Ono, 70, has been busy of late. She’s got a New York show, “The Odyssey of a Cockroach,” opening next month, as well as “A Freight Train” in Detroit and “Imagine” in Venice, Italy. This fall, she’ll release a new album, with another expected early next year.

Last month in Paris, Ono reenacted her famous 1964 performance “Cut,” in which audience members were invited to cut off pieces of her clothing. Although the original was, she said, inspired by “a certain anger toward society and how women are treated,” the Paris show had a different motivation. “I did it out of love this time,” she said in an interview after the luncheon.

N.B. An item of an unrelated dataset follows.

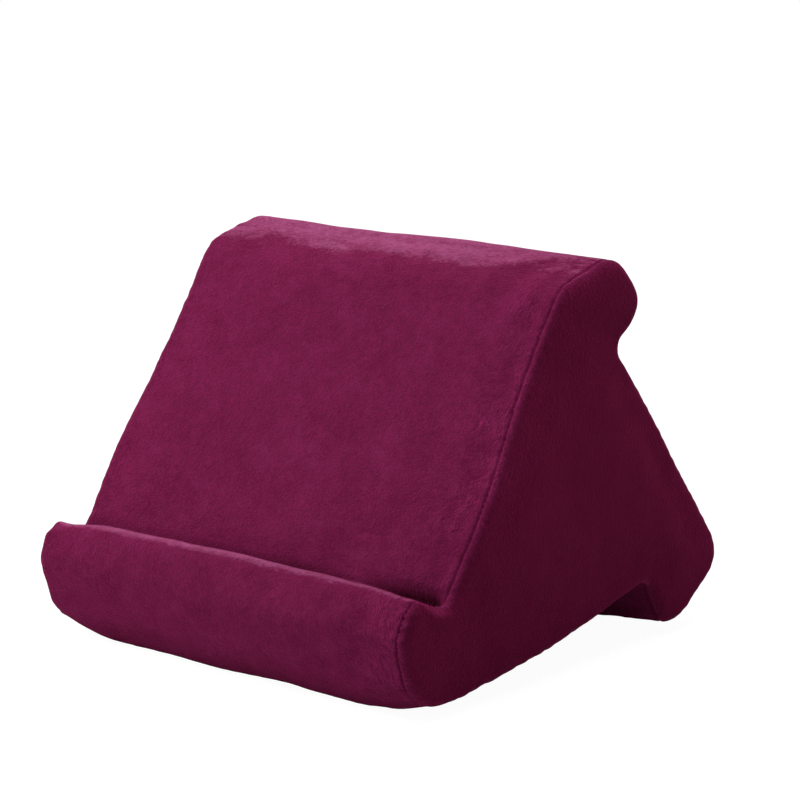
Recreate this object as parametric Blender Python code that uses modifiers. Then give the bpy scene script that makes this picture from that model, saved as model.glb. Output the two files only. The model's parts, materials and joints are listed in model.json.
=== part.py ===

Geffen introduced Ono by recalling (inexplicably) “the single worst day of Yoko’s life,” when John Lennon was shot to death by an obsessed fan. Finally, Ono appeared, her face barely reaching the microphone. She told the audience that Los Angeles was a special place for her in childhood. Her mother, she said, often retold the story of spotting Tyrone Power in a flashy sports car in Beverly Hills. When World War II broke out and her family returned to Japan, Ono said, she defended the United States when Japanese friends criticized Americans.

“In a way, I was always put in a position of bridging things,” she said. “East and West. Men and women. Classic music and rock and roll. It helped me acquire a certain wisdom.” Nevertheless, she added, “it seems like I have so much to learn -- still.”